Lake Wylie wants in on county economic development board
Facing concerns of fairness and equal representation, the York County Council deferred second reading Monday night on an overhaul to its economic development board.
The board traditionally has been made up of chamber of commerce and business leaders from throughout the county. The new ordinance would create a 17-member board and include nonresidents who own businesses or work in the county.
The York County Regional Chamber of Commerce would appoint one member. York County Growth Partners would get three. The Western York County Economic Development Alliance would get one, as would the Catawba Indian Nation, Winthrop University and York Technical College. That leaves nine at-large members appointed by the council.
Ray and Mary Williams, new leaders for the Lake Wylie Civic Association, told the council the new setup would have a negative impact.
“We’re talking about disenfranchising Lake Wylie from the economic development board,” Ray Williams said.
Without a seat for the Lake Wylie Chamber of Commerce, he said, local interests aren’t served. He can’t understand why the county policy requiring boards to comprise residents would change to give nonresidents a majority of votes.
“Our businesses, our families, our neighborhoods lose any input onto the economic development board,” he said.
Mary Williams said Lake Wylie “is exploding” with growth, making any decision to exclude the area on the board curious.
“I’m not exactly sure what the intent is in trying to change the makeup of that board,” she said. “It’s worked in the past, so why would we want to change it now?”
Susan Bromfield, president of the Lake Wylie Chamber, said Tuesday morning her group will send a formal letter to the council opposing the change.
“The Lake Wylie Chamber of Commerce has had a representative on the York County Economic Development Board for more than 30 years,” Bromfield said, “until now.”
‘Brain trust’
Council Chairman Britt Blackwell said the idea is more than an updated membership. It’s a new group with a new goal.
“The chamber is supposed to be there to help small business,” he said. “This was supposed to be a brain trust of the best, to get us to bring big companies to York County.”
The new ordinance aims at industry leaders as members. The idea is that people who run large companies best know what would attract others like them to York County.
“It was getting the best minds involved, which usually are the people that live it,” Blackwell said.
Councilman Bruce Henderson, who represents Lake Wylie and Clover, said he agrees with many of the goals in the new ordinance. But, he said, objections “scream out” for fairness.
“With proper notification and having them involved,” he said of local chambers, “rather than having just the one large regional chamber of commerce, I tend to agree at this point now that they were kind of kicked to the curb.”

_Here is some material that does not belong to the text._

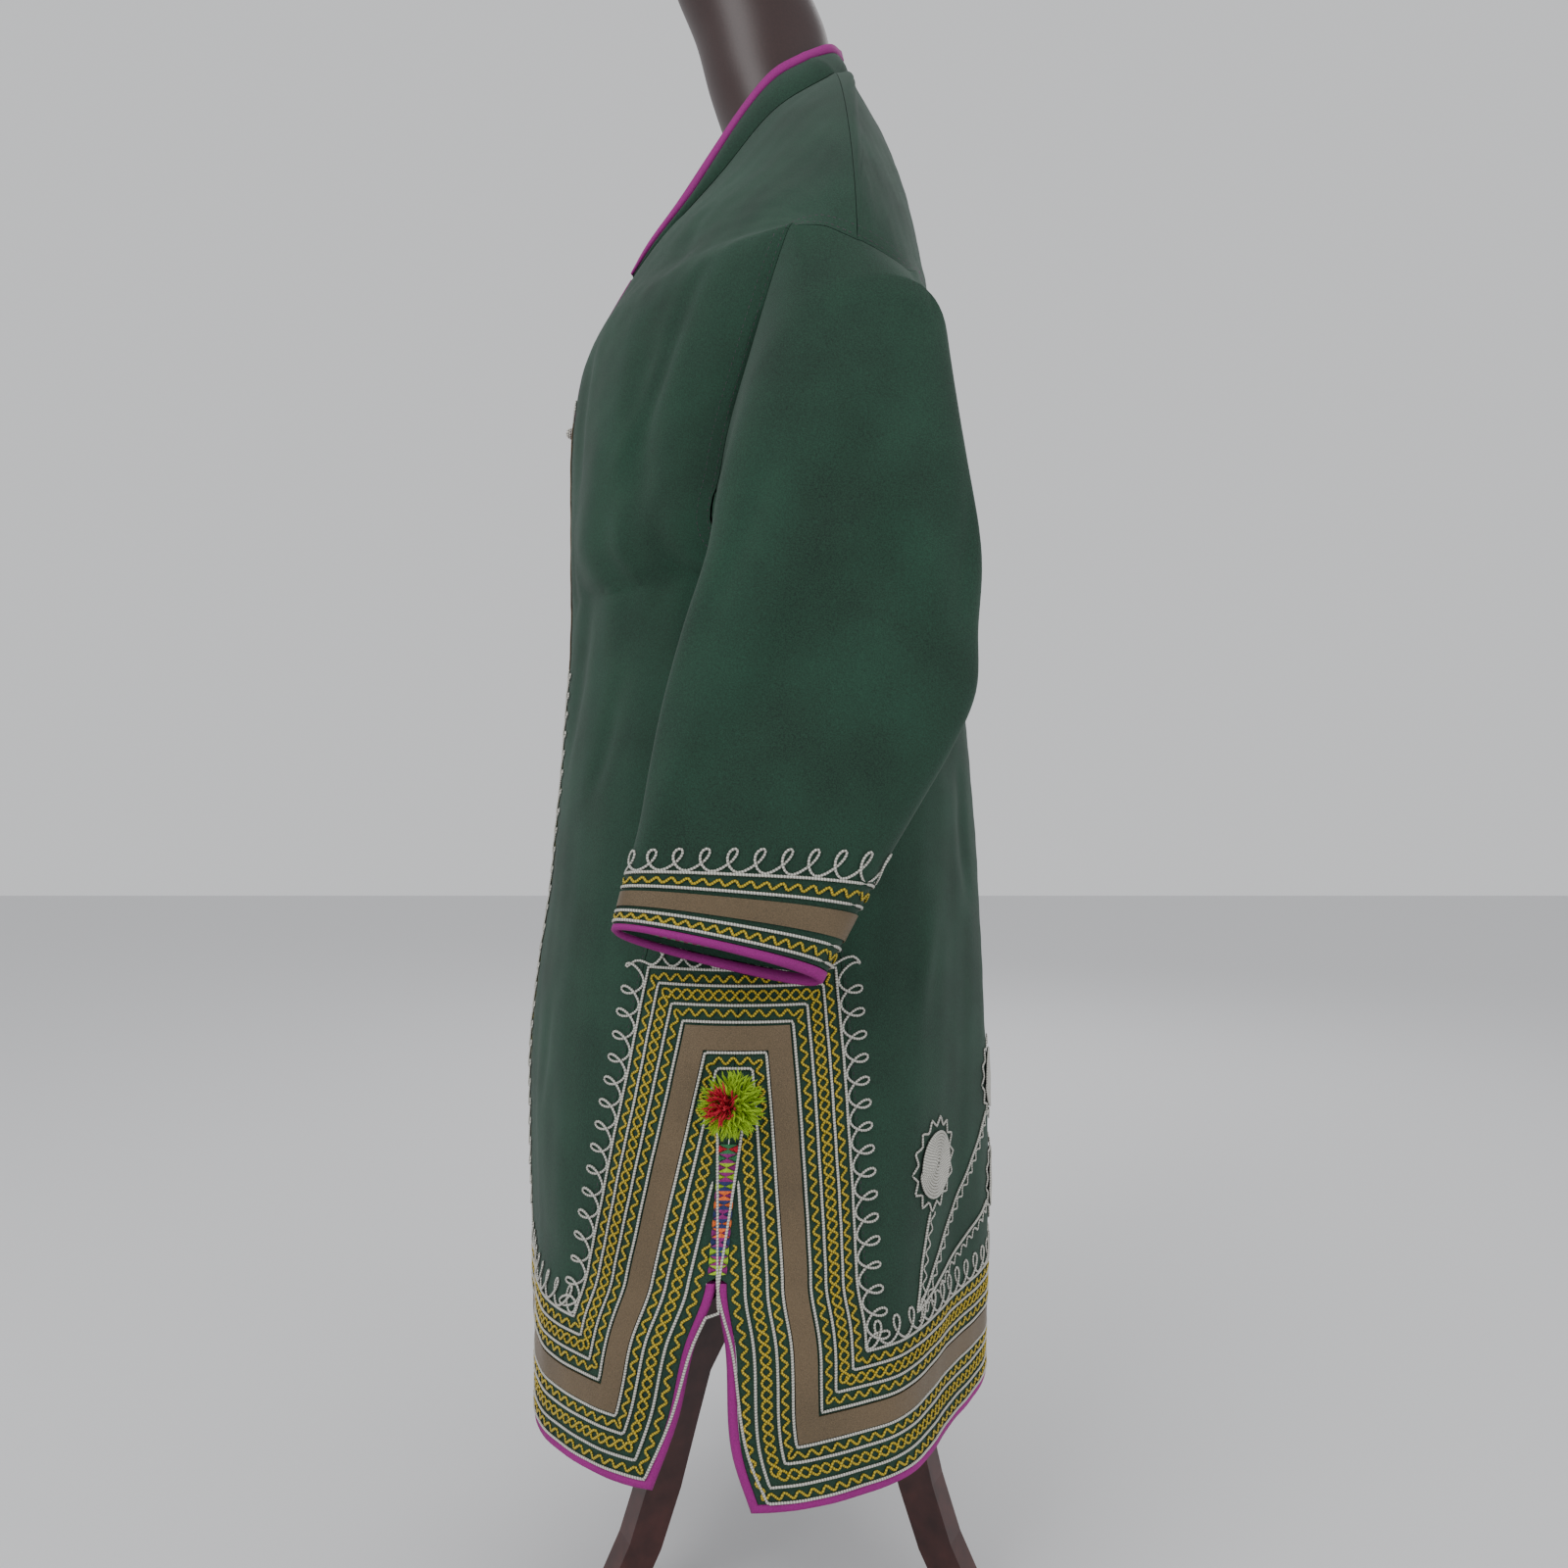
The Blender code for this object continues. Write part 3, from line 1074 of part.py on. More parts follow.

Henderson doesn’t oppose having representation from each district or each chamber.
“They’re the whole county,” he said. “All the county needs to be involved.”
‘Talent from outside’
Councilwoman Christi Cox said deferring the issue allows time to tackle another big question: residency.
“My concern is the nonresident part,” she said. “I’m not really sure I understand why we need to include that.”
Other members say a company owner who works in the county but lives outside it has enough interest in the local economy to be included.
“Sometimes there’s talent from outside that’s worth having on your board,” said Councilman Chad Williams.
Councilman William “Bump” Roddey said he doesn’t want to “strip any district of having a voice on any board.” Having new, nonvoting members could be an option, he said.
“If we want to add more CEOs and top officials from some of our larger companies in the area, I think we could just have them added, maybe in an ex-officio type of role,” Roddey said.
Councilman Robert Winkler said he may propose an amendment keeping the new number of members but redistributing appointments to allow more input from throughout the county. He says a local chamber “brings a lot to the board,” but he expects active involvement from members on the new board.
“Part of the problem has been there are some chambers who were not active in their membership,” Winkler said.
Blackwell urged council members to look at the new board from a different angle. If the goal is to bring in new, large business to York County, then the board may look and operate differently than other county boards.
“This is not about personal agendas,” Blackwell said. “This is not territorial protection. This is not about district protection. This is about getting the best and the brightest.”